### PROVIDED MATERIAL
☆ ☆ ☆ ☆ ☆ ☆ ☆

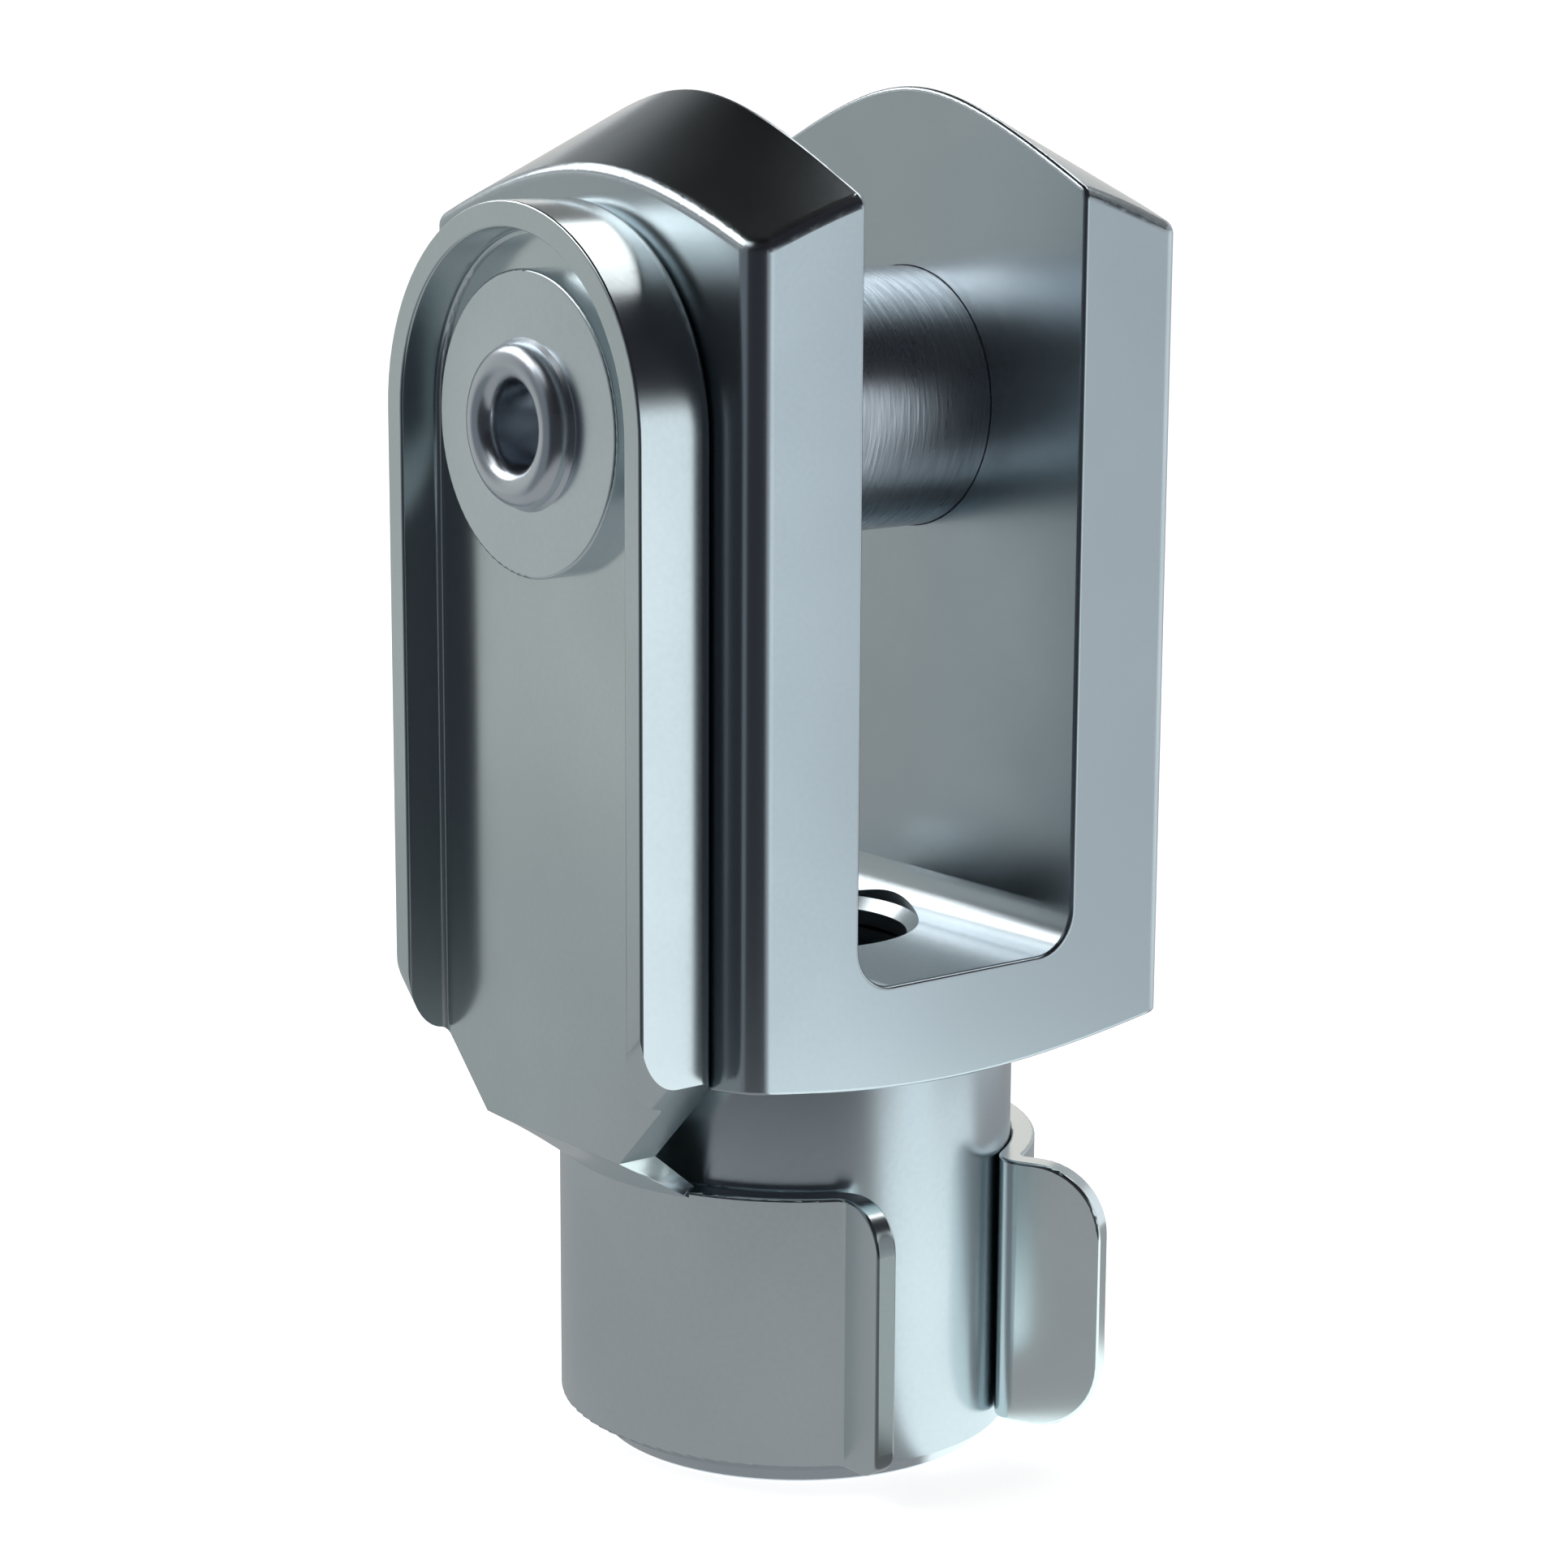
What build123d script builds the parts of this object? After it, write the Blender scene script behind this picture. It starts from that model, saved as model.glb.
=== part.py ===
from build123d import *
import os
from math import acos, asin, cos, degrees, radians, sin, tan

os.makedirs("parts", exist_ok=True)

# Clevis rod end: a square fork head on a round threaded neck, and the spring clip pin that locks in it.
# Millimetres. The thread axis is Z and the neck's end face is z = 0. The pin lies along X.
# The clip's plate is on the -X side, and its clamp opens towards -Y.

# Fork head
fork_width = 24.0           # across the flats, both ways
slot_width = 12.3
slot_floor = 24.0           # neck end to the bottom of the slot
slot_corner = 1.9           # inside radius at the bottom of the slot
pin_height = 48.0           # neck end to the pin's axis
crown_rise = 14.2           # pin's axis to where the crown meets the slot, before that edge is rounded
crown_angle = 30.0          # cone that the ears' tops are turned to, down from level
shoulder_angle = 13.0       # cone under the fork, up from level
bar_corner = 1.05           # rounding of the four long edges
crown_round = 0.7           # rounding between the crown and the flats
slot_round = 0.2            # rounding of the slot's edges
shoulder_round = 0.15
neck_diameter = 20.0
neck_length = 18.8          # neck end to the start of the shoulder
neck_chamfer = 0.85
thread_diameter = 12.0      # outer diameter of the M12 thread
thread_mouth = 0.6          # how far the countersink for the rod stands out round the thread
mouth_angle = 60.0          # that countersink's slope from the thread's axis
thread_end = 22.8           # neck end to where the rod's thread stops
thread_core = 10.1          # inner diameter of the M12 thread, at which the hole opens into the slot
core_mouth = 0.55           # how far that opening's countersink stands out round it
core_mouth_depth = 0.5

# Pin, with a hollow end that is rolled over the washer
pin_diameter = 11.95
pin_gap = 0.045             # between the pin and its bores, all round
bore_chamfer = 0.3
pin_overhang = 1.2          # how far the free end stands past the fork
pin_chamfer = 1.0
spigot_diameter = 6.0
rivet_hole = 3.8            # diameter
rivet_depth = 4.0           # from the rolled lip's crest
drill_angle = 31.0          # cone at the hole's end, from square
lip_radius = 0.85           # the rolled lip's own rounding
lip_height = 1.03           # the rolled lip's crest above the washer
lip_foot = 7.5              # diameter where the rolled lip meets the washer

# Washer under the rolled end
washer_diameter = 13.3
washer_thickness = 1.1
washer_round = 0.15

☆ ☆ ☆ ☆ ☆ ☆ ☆

### GIVEN REQUEST
Look at the material above and copy, word for word, its lines from the first through the one containing "# The clip's".

### OUTPUT BELOW
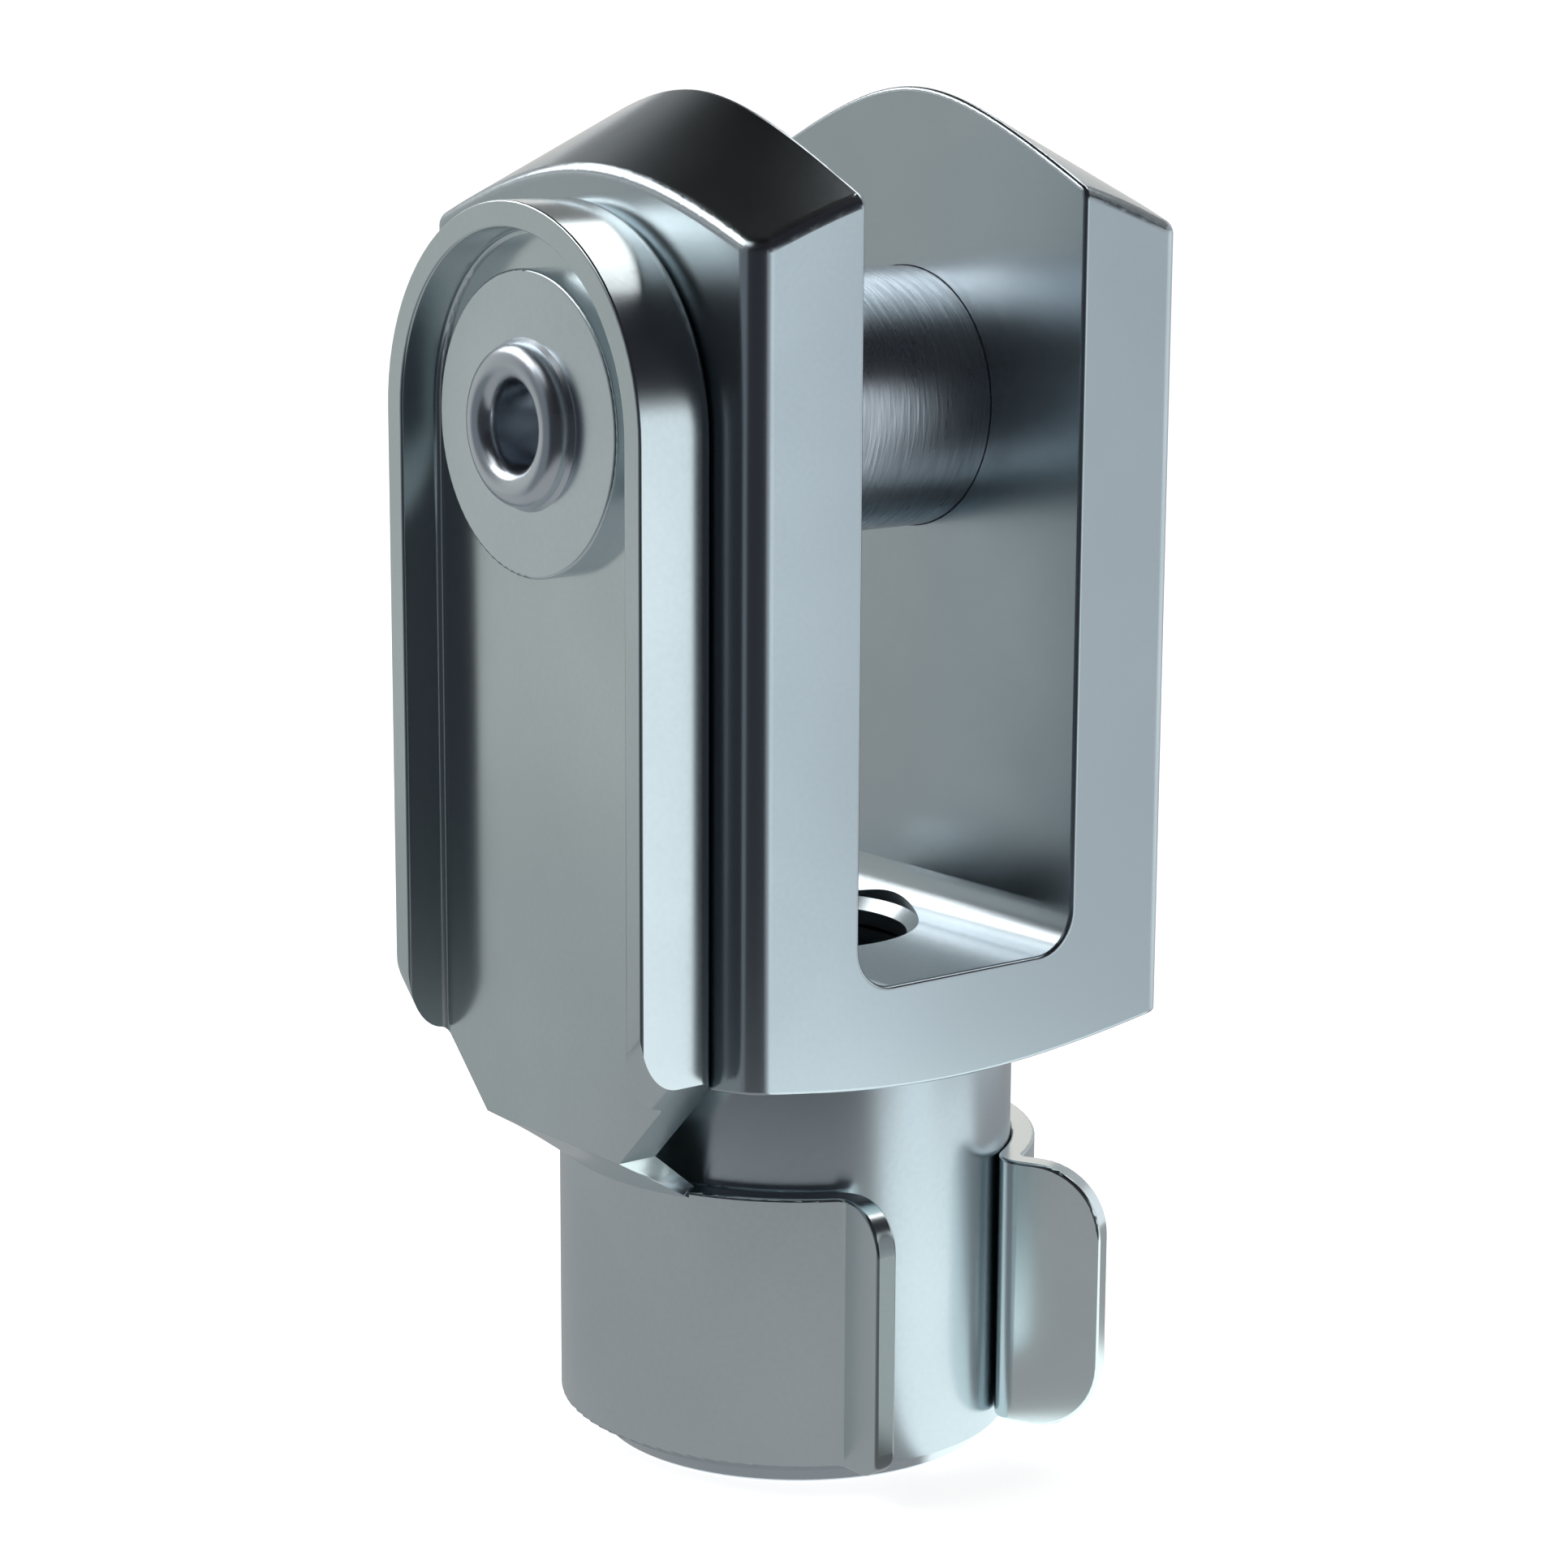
What build123d script builds the parts of this object? After it, write the Blender scene script behind this picture. It starts from that model, saved as model.glb.
=== part.py ===
from build123d import *
import os
from math import acos, asin, cos, degrees, radians, sin, tan

os.makedirs("parts", exist_ok=True)

# Clevis rod end: a square fork head on a round threaded neck, and the spring clip pin that locks in it.
# Millimetres. The thread axis is Z and the neck's end face is z = 0. The pin lies along X.
# The clip's plate is on the -X side, and its clamp opens towards -Y.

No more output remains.